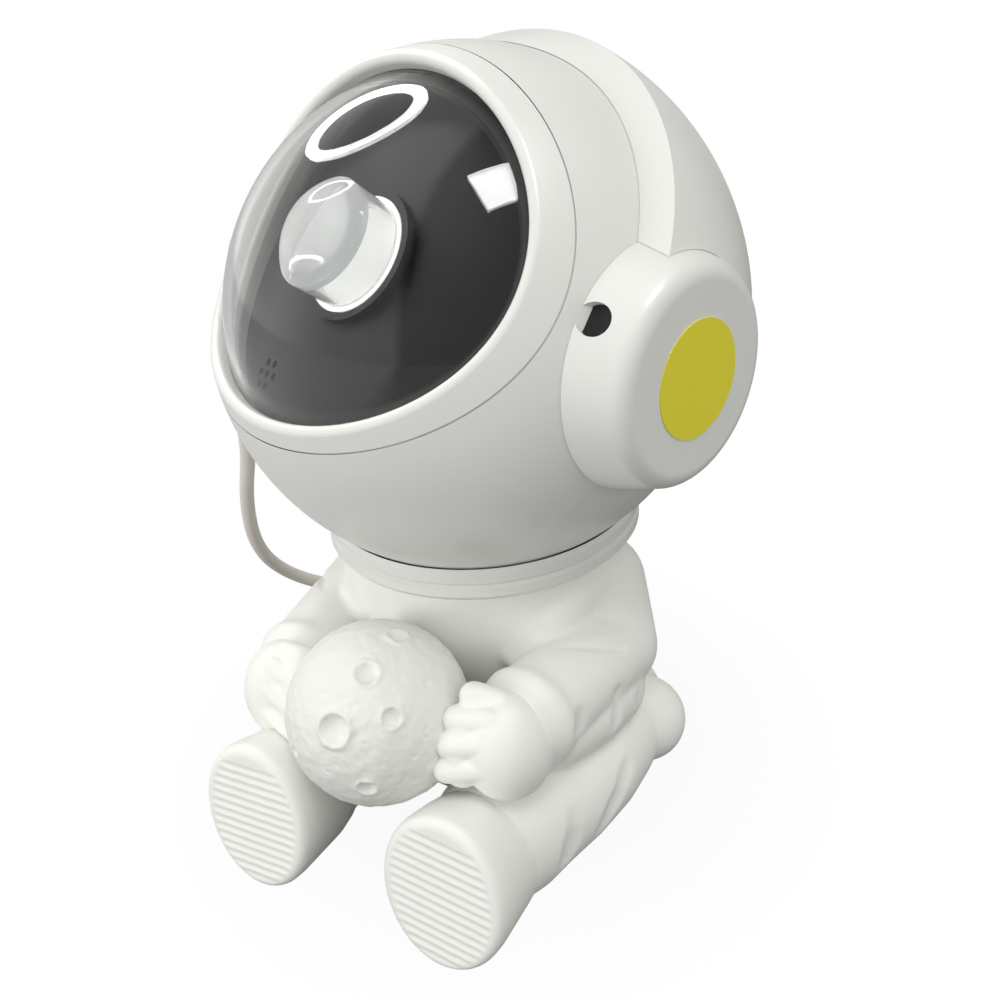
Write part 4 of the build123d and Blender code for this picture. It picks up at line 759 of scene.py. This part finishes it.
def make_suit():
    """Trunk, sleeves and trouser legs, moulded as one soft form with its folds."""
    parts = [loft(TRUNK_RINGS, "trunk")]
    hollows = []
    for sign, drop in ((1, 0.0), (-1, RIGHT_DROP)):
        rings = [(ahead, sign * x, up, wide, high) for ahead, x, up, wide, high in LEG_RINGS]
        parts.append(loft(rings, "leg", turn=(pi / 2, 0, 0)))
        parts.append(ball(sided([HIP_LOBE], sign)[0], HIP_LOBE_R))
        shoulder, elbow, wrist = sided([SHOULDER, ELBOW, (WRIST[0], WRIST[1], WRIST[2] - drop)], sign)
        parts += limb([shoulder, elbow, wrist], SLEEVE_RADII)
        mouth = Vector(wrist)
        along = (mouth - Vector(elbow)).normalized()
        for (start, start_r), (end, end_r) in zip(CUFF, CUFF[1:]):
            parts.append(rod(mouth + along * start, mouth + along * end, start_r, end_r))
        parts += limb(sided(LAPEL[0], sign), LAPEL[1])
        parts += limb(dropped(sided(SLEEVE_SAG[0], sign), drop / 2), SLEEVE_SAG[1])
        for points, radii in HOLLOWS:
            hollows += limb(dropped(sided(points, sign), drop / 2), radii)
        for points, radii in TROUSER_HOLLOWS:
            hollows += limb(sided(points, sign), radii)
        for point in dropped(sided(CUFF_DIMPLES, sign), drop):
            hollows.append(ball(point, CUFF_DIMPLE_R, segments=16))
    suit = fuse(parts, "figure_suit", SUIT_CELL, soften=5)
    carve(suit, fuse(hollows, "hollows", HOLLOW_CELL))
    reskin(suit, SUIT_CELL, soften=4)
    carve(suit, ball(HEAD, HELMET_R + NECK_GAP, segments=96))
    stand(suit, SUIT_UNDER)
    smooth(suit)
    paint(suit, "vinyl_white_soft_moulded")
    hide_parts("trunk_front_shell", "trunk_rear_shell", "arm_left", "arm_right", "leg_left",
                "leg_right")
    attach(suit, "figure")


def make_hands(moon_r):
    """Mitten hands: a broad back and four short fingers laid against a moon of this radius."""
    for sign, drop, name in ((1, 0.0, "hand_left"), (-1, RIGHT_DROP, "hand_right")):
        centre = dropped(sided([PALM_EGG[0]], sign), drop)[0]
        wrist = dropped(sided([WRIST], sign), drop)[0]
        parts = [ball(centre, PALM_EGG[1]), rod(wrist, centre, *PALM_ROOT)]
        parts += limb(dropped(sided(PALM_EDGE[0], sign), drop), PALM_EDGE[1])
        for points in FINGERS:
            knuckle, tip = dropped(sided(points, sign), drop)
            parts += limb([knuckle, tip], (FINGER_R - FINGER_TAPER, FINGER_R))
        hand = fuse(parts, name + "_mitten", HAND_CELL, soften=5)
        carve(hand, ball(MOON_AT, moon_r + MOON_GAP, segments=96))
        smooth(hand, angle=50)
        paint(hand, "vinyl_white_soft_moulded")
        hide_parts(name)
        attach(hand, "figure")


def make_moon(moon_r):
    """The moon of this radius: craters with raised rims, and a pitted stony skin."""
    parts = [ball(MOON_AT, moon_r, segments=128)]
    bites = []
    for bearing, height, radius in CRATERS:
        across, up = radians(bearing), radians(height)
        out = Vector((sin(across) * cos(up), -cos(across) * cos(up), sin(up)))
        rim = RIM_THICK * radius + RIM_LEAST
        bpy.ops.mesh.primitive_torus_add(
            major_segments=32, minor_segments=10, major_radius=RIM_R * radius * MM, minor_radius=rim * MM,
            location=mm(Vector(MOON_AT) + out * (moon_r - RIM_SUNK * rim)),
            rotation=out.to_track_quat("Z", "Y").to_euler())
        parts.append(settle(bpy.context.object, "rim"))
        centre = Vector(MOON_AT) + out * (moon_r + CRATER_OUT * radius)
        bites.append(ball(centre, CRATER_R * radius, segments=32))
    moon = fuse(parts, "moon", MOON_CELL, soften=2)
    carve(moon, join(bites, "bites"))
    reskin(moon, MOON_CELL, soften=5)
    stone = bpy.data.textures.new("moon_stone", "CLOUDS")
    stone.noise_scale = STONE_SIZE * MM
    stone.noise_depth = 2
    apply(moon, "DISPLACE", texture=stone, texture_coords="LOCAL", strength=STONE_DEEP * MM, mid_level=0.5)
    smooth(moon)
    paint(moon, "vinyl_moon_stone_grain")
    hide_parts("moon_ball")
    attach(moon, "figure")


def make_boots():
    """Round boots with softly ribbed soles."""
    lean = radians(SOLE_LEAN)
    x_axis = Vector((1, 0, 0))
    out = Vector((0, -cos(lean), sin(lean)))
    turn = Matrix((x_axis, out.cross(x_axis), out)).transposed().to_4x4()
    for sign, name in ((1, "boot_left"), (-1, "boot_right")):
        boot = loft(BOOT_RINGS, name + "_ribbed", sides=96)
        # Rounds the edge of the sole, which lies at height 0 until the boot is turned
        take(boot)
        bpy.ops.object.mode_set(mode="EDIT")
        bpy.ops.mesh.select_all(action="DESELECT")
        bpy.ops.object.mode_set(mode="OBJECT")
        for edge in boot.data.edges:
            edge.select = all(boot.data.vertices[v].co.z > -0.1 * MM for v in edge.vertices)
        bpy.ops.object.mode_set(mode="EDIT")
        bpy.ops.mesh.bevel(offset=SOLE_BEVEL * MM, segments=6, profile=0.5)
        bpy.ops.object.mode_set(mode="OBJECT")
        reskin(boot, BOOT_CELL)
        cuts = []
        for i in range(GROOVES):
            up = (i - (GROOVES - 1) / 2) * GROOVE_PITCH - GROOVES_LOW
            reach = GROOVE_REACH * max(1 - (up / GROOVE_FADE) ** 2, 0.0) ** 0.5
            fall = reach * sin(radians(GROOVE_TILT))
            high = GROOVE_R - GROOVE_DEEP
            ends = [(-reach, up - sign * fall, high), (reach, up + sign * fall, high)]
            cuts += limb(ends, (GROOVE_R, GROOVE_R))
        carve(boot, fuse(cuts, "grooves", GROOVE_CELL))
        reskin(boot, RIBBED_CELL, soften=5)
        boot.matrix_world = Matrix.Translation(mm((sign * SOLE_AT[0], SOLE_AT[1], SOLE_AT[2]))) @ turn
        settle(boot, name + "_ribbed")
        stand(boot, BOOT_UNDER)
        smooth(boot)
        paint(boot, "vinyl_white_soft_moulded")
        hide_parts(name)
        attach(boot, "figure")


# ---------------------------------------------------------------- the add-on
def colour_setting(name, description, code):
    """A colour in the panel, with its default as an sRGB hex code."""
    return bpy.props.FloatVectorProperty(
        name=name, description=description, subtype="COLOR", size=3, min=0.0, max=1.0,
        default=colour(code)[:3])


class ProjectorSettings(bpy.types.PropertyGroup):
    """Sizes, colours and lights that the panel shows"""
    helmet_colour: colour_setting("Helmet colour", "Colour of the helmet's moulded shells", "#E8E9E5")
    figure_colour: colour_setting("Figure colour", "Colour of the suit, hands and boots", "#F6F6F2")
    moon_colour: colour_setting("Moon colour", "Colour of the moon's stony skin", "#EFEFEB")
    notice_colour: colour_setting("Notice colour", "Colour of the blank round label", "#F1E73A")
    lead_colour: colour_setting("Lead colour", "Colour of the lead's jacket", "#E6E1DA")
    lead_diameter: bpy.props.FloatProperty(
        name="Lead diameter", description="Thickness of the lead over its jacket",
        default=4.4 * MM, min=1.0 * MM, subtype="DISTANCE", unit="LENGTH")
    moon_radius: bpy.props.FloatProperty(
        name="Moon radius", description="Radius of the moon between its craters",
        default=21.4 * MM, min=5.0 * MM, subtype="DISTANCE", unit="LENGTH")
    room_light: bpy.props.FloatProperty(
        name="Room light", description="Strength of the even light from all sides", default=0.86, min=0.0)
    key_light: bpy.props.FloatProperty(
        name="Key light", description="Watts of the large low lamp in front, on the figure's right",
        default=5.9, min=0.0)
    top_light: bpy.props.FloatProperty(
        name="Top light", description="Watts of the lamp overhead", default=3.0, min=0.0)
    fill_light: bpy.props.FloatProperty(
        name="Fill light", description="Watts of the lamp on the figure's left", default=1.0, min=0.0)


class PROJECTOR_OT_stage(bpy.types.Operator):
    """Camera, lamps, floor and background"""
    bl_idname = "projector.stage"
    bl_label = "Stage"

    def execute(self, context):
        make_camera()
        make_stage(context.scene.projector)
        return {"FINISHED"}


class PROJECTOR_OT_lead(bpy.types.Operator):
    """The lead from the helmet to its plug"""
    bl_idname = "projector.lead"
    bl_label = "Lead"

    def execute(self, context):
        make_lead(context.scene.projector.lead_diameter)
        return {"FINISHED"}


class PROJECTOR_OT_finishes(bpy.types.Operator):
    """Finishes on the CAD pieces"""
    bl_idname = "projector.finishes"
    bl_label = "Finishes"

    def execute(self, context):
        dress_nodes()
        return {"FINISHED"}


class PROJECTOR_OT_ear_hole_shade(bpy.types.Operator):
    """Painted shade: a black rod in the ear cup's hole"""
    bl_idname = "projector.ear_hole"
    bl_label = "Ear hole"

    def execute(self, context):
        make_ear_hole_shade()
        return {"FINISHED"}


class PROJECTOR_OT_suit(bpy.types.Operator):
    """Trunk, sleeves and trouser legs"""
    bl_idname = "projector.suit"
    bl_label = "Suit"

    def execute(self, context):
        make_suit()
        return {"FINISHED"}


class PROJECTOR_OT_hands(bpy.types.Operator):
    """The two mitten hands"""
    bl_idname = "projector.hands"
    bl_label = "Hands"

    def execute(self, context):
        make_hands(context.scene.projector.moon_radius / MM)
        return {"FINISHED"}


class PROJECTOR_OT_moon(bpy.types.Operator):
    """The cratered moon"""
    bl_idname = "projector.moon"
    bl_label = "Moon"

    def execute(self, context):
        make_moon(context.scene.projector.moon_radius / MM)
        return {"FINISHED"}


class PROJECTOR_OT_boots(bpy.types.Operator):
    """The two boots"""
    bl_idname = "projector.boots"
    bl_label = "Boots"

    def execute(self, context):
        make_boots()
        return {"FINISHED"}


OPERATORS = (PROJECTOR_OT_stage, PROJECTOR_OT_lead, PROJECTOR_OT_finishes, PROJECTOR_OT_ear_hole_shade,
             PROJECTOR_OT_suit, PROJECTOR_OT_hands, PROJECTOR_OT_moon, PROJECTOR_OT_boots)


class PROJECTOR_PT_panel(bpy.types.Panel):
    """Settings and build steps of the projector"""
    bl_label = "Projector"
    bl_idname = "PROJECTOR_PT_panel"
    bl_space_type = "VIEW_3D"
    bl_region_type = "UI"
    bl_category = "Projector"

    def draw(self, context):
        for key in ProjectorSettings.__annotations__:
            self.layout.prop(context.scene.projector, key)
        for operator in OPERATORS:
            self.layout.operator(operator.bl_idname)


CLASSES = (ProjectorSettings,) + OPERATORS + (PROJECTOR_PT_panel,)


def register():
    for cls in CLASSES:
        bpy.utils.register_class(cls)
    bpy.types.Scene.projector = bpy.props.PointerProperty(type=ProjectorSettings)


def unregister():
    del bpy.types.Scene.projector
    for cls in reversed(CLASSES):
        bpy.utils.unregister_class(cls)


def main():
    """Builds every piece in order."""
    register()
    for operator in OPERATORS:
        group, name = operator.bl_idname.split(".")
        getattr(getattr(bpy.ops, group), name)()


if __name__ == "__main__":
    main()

* [TO DO]:
Pull out each line containing the word "code" and copy it.

* [COMPLETE OUTPUT]:
Write part 4 of the build123d and Blender code for this picture. It picks up at line 759 of scene.py. This part finishes it.
def colour_setting(name, description, code):
    """A colour in the panel, with its default as an sRGB hex code."""
        default=colour(code)[:3])